Border security, DOJ suing Arizona. I’m still waiting for the ad showcasing Democrats standing in the House of Representatives applauding the Mexican president as he denounces the duly-elected lawmakers of the state of Arizona. You can hear the voice over now: ‘They stand with him, and they don’t stand with you.’

Runaway spending. The deficit is no longer a numbers issue; it is a moral issue. Go to a Tea Party and you’ll hear people talk about what we’re doing to our children and grandchildren and what kind of a country we are to do this sort of thing.

Ground Zero Mosque — not so much support of the  mosque but how quick the Democrats and their media allies were to demonize those who thought it was a bad idea and insensitive.

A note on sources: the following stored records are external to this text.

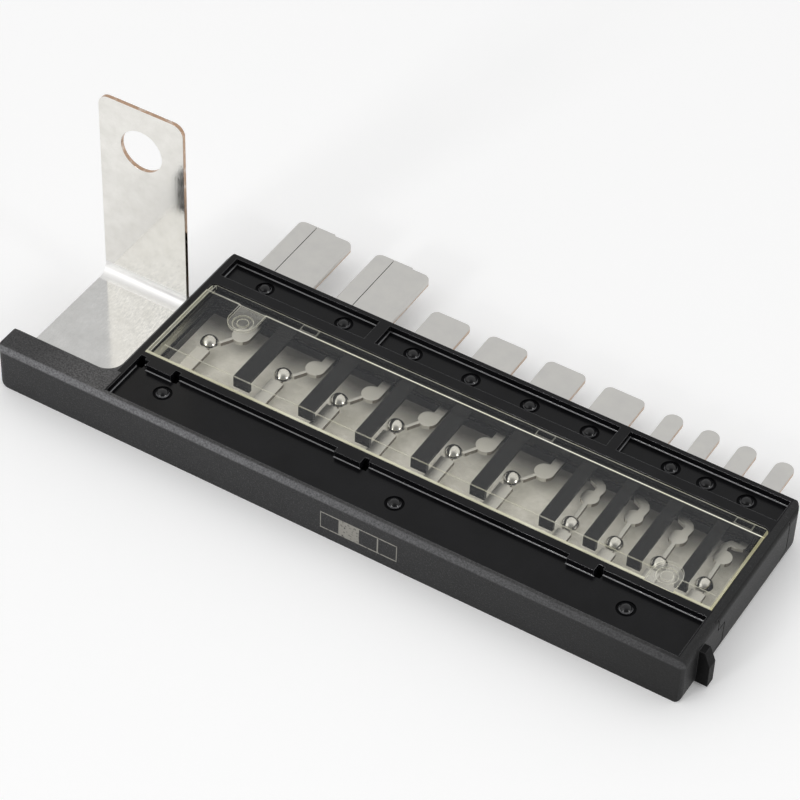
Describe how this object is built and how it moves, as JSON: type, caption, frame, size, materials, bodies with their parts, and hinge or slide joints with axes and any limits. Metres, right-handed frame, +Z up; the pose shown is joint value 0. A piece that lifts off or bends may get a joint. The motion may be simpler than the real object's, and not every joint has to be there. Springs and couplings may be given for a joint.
{
  "type": "fuse block",
  "caption": "Flat automotive fuse block with a bent bolt tab, a row of plug-in blades, a dark moulded housing and a clear window over fusible links.",
  "frame": {"origin": "centre of the bounding box on the plane of the housing's underside", "axes": "+X along the row of blades away from the bolt tab, +Y towards the blade tips, +Z up along the bolt tab"},
  "size_m": [0.1098, 0.0484, 0.0365],
  "materials": {
    "housing_black": "satin moulded",
    "housing_base_black": "satin moulded",
    "tinned_sheet": "tin-plated copper sheet",
    "bright_tin": "bright cast tin",
    "clear_cover": "clear moulded plastic",
    "clear_base": "clear moulded plastic"
  },
  "bodies": {
    "root": {"upper_housing": "housing_black", "lower_housing": "housing_base_black", "busbar": "tinned_sheet", "tin_pellet_01": "bright_tin", "tin_pellet_02": "bright_tin", "tin_pellet_03": "bright_tin", "tin_pellet_04": "bright_tin", "tin_pellet_05": "bright_tin", "tin_pellet_06": "bright_tin", "tin_pellet_07": "bright_tin", "tin_pellet_08": "bright_tin", "tin_pellet_09": "bright_tin", "tin_pellet_10": "bright_tin", "top_cover": "clear_cover", "bottom_cover": "clear_base"}
  },
  "joints": []
}
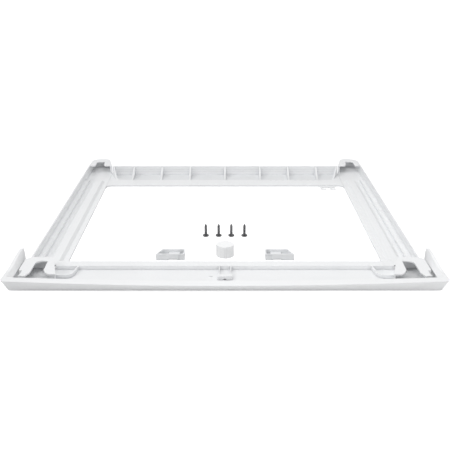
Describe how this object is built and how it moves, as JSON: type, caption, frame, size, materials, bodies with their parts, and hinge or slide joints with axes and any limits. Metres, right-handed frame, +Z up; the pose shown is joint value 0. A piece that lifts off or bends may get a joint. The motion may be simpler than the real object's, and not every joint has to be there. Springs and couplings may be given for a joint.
{
  "type": "washer dryer stacking kit",
  "caption": "Flat white frame that holds a dryer on top of a washer, with clips and hoods for the dryer's feet, a pull-off front trim, and loose brackets, screws and a foot cap.",
  "frame": {"origin": "middle of the kit's underside, on the surface that it lies on", "axes": "+Z up, -Y towards the front trim, +X towards the right-hand side seen from the front"},
  "size_m": [0.6084, 0.609, 0.0273],
  "materials": {
    "front_tray": "fine satin moulded plastic",
    "front_rail": "fine satin moulded plastic",
    "rear_rail": "fine satin moulded plastic",
    "left_side_rail": "fine satin moulded plastic",
    "right_side_rail": "fine satin moulded plastic",
    "left_front_foot_clip": "fine satin moulded plastic",
    "right_front_foot_clip": "fine satin moulded plastic",
    "left_rear_foot_hood": "fine satin moulded plastic",
    "right_rear_foot_hood": "fine satin moulded plastic",
    "centre_catch": "fine satin moulded plastic",
    "cable_clip": "fine satin moulded plastic",
    "left_front_pad": "matt dark rubber",
    "right_front_pad": "matt dark rubber",
    "left_rear_pad": "matt dark rubber",
    "right_rear_pad": "matt dark rubber",
    "front_trim": "fine satin moulded plastic",
    "left_bracket": "satin light grey moulded plastic",
    "right_bracket": "satin light grey moulded plastic",
    "screw_1": "dark zinc plating",
    "screw_2": "dark zinc plating",
    "screw_3": "dark zinc plating",
    "screw_4": "dark zinc plating",
    "foot_cap": "fine satin moulded plastic"
  },
  "bodies": {
    "frame": {"front_tray": "front_tray", "front_rail": "front_rail", "rear_rail": "rear_rail", "left_side_rail": "left_side_rail", "right_side_rail": "right_side_rail", "left_front_foot_clip": "left_front_foot_clip", "right_front_foot_clip": "right_front_foot_clip", "left_rear_foot_hood": "left_rear_foot_hood", "right_rear_foot_hood": "right_rear_foot_hood", "centre_catch": "centre_catch", "cable_clip": "cable_clip", "left_front_pad": "left_front_pad", "right_front_pad": "right_front_pad", "left_rear_pad": "left_rear_pad", "right_rear_pad": "right_rear_pad"},
    "front_trim": {"front_trim": "front_trim"},
    "left_bracket": {"left_bracket": "left_bracket"},
    "right_bracket": {"right_bracket": "right_bracket"},
    "screw_1": {"screw_1": "screw_1"},
    "screw_2": {"screw_2": "screw_2"},
    "screw_3": {"screw_3": "screw_3"},
    "screw_4": {"screw_4": "screw_4"},
    "foot_cap": {"foot_cap": "foot_cap"}
  },
  "joints": [
    {"name": "front_trim_pull", "type": "slide", "parent": "frame", "child": "front_trim", "axis": [0, -1, 0], "range_m": [0, 0.12]},
    {"name": "left_bracket_lift", "type": "slide", "parent": "frame", "child": "left_bracket", "axis": [0, 0, 1], "range_m": [0, 0.06]},
    {"name": "right_bracket_lift", "type": "slide", "parent": "frame", "child": "right_bracket", "axis": [0, 0, 1], "range_m": [0, 0.06]},
    {"name": "screw_1_lift", "type": "slide", "parent": "frame", "child": "screw_1", "axis": [0, 0, 1], "range_m": [0, 0.06]},
    {"name": "screw_2_lift", "type": "slide", "parent": "frame", "child": "screw_2", "axis": [0, 0, 1], "range_m": [0, 0.06]},
    {"name": "screw_3_lift", "type": "slide", "parent": "frame", "child": "screw_3", "axis": [0, 0, 1], "range_m": [0, 0.06]},
    {"name": "screw_4_lift", "type": "slide", "parent": "frame", "child": "screw_4", "axis": [0, 0, 1], "range_m": [0, 0.06]},
    {"name": "foot_cap_lift", "type": "slide", "parent": "frame", "child": "foot_cap", "axis": [0, 0, 1], "range_m": [0, 0.06]}
  ]
}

Democrats have forgotten how to make an argument to persuade someone who doesn’t already agree with them. They’ve gotten lazy and are used to being able to denounce the opposition as xenophobic, racist, hateful, and out of the realm of respectable society.

We had a million indicators this was coming throughout the past two years, or at least five big ones.

Christie & McDonnell winning in 2009.

The rise of the Tea Parties.

The town hall meetings during the summer of 2009. “Congressman, they’re burning you in effigy. Perhaps you had better open up with a joke.”

Perhaps the biggest warning you could imagine, Scott Brown’s win. And they pressed on anyway.

Higher turnout in GOP primaries throughout the year.

Keep in mind the subtext to this is that we were told, repeatedly, that President Obama was the smartest, most savvy, most prepared man to step into the Oval Office. We were told, by liberals and the MSM and by almost every Democrat except Hillary Clinton, that Barack Obama was just about the most ideal candidate the party could imagine in 2008. And look at where we are as a country.

So that’s the outlook for Republicans: The floor is a pretty darn good Election Day; the ceiling is if not the Extinction of the Modern Democratic Party, then the end of Keynesianism, the end of the notion that entitlements are untouchable, the end of the public trusting the mainstream media, the end of the notion of public option and nationalized health care, the end of amnesty, the end of Card Check and the end of the demonize-first-and-ask-questions later mentality of today’s Democrats.

If that doesn’t motivate you, I don’t know what does.